Task
In the listing below, find the line that contains "# The places that the record repeats" and the line that contains "zip(*points))), Vector(map(max, zip(*points)))". Quote both and every line between them, exactly, and nothing more.

START

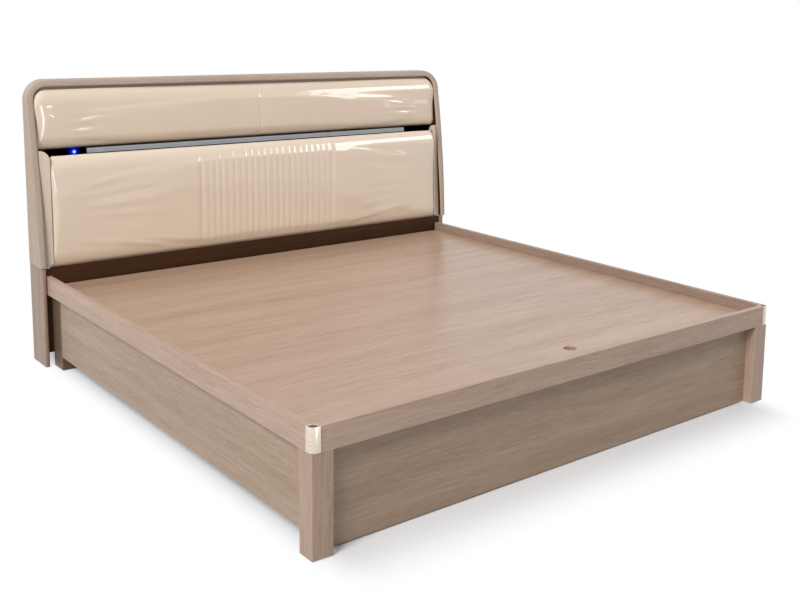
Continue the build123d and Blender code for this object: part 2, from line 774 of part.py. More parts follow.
# Upper cushion: two crowned halves that meet at a centre seam
upper_side = frame_inner - upper_gap_side
upper_front = upper_board_front - upper_cushion_thickness
save("upper_cushion", pad(upper_bottom, upper_top, upper_front, upper_board_front,
                          [-upper_side, 0, upper_side], upper_cushion_crown,
                          upper_cushion_edge_radius, upper_cushion_edge_radius,
                          upper_cushion_corner_radius, upper_half_rise))

# Black channel between the cushions: a ledge and a back wall
channel_floor_top = ledge_top + channel_thickness
wall_back = lower_board_back + channel_thickness
channel_floor = span((-unit_side, unit_side), (ledge_front + back_fit, lower_board_back),
                     (ledge_top, channel_floor_top))
channel_wall = span((-unit_side, unit_side), (lower_board_back, wall_back), (ledge_top, upper_bottom))

# Round switch in the channel's back wall
switch_x = unit_side - switch_inset
switch_z = channel_floor_top + switch_rise
bezel_front = lower_board_back - bezel_thickness
barrel_back = wall_back + bezel_barrel_length
channel_wall -= rod_y(bezel_barrel_radius + screw_clearance, -switch_x, lower_board_back - overrun,
                      wall_back + overrun, switch_z)
save("light_channel", channel_floor, channel_wall)
bezel = rod_y(bezel_radius, -switch_x, bezel_front, lower_board_back, switch_z)
bezel += rod_y(bezel_barrel_radius, -switch_x, lower_board_back, barrel_back, switch_z)
bezel -= rod_y(button_radius + button_play, -switch_x, bezel_front - overrun,
               barrel_back - bezel_floor, switch_z)
save("switch_bezel", bezel)
button_front = bezel_front - button_proud
button = rod_y(button_radius, -switch_x, button_front, barrel_back - bezel_floor - button_gap, switch_z)
button -= rod_y(lens_radius, -switch_x, button_front, button_front + lens_thickness, switch_z)
save("switch_button", button)
save("switch_lens", rod_y(lens_radius, -switch_x, button_front, button_front + lens_thickness,
                          switch_z))

# Light bar on the back wall of the channel, with an opal strip let into its face
bar_low = channel_floor_top + bar_lift
bar_front = lower_board_back - bar_depth
bar_half = unit_side - bar_end_gap
bar_middle = bar_low + bar_height / 2
bar = span((-bar_half, bar_half), (bar_front, lower_board_back), (bar_low, bar_low + bar_height))
bar -= span((-bar_half - overrun, bar_half + overrun), (bar_front - overrun, bar_front + diffuser_depth),
            (bar_middle - diffuser_height / 2, bar_middle + diffuser_height / 2))
save("light_bar", bar)
diffuser_half = diffuser_height / 2 - diffuser_play
save("light_diffuser", span((-bar_half, bar_half), (bar_front, bar_front + diffuser_depth),
                            (bar_middle - diffuser_half, bar_middle + diffuser_half)))

# The places that the record repeats
print("pivot", round(pivot_y, 4), round(pivot_z, 4))
print("lower anchor", round(lower_y, 4), round(lower_z, 4))
print("upper anchor", round(upper_y, 4), round(upper_z, 4))
print("strut link radius", round(link_radius, 4))
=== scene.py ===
# Storage bed in taupe wood-grain boards, with a lift-up deck over a divided box and a headboard
# upholstered in cream patent leather. Metres, in the frame of the solids: X across the bed,
# -Y to the foot, +Y to the headboard, +Z up, floor at Z = 0.
from math import cos, exp, pi, radians, sin, sqrt, tanh

import bpy
from mathutils import Matrix, Vector


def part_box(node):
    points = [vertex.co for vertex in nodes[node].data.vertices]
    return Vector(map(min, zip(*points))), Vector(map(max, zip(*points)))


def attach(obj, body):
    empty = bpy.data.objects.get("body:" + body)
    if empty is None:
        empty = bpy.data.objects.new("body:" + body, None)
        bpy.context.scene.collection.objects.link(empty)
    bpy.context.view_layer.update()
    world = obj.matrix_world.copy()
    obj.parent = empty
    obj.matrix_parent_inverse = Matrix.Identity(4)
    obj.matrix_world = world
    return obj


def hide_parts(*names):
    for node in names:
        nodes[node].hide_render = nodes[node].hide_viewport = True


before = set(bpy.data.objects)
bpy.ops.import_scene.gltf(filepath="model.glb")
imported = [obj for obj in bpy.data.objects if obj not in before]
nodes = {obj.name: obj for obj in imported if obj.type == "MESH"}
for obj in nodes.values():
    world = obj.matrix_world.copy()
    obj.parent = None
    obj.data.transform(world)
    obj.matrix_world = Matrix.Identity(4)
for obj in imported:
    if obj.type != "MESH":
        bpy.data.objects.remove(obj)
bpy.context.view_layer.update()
scene = bpy.context.scene
bpy.ops.object.select_all(action="DESELECT")


# The camera
# It stands at the left of the foot, above eye level of a seated person, and looks down slightly.
# Its place, turn and lens come from the straight edges of the box in the photograph.
camera_place = Vector((-2.2733, -3.17015, 1.3655))
camera_yaw, camera_pitch, camera_roll = 0.7003, -0.1527, 0.0179
focal_px, centre_px, photo_px, sensor_mm = 1069.0, (470, 180), (800, 600), 36

ahead = Vector((sin(camera_yaw) * cos(camera_pitch), cos(camera_yaw) * cos(camera_pitch),
                sin(camera_pitch)))
level_right = Vector((cos(camera_yaw), -sin(camera_yaw), 0))
level_up = level_right.cross(ahead)
right = cos(camera_roll) * level_right + sin(camera_roll) * level_up
up = cos(camera_roll) * level_up - sin(camera_roll) * level_right
lens = bpy.data.cameras.new("camera")
lens.sensor_width = sensor_mm
lens.lens = focal_px / photo_px[0] * sensor_mm
lens.shift_x = (photo_px[0] / 2 - centre_px[0]) / photo_px[0]
lens.shift_y = (centre_px[1] - photo_px[1] / 2) / photo_px[0]
camera = bpy.data.objects.new("camera", lens)
camera.matrix_world = Matrix.Translation(camera_place) @ Matrix((right, up, -ahead)).transposed().to_4x4()
scene.collection.objects.link(camera)
scene.camera = camera
scene.view_settings.view_transform = "Standard"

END

Output below
# The places that the record repeats
print("pivot", round(pivot_y, 4), round(pivot_z, 4))
print("lower anchor", round(lower_y, 4), round(lower_z, 4))
print("upper anchor", round(upper_y, 4), round(upper_z, 4))
print("strut link radius", round(link_radius, 4))
=== scene.py ===
# Storage bed in taupe wood-grain boards, with a lift-up deck over a divided box and a headboard
# upholstered in cream patent leather. Metres, in the frame of the solids: X across the bed,
# -Y to the foot, +Y to the headboard, +Z up, floor at Z = 0.
from math import cos, exp, pi, radians, sin, sqrt, tanh

import bpy
from mathutils import Matrix, Vector


def part_box(node):
    points = [vertex.co for vertex in nodes[node].data.vertices]
    return Vector(map(min, zip(*points))), Vector(map(max, zip(*points)))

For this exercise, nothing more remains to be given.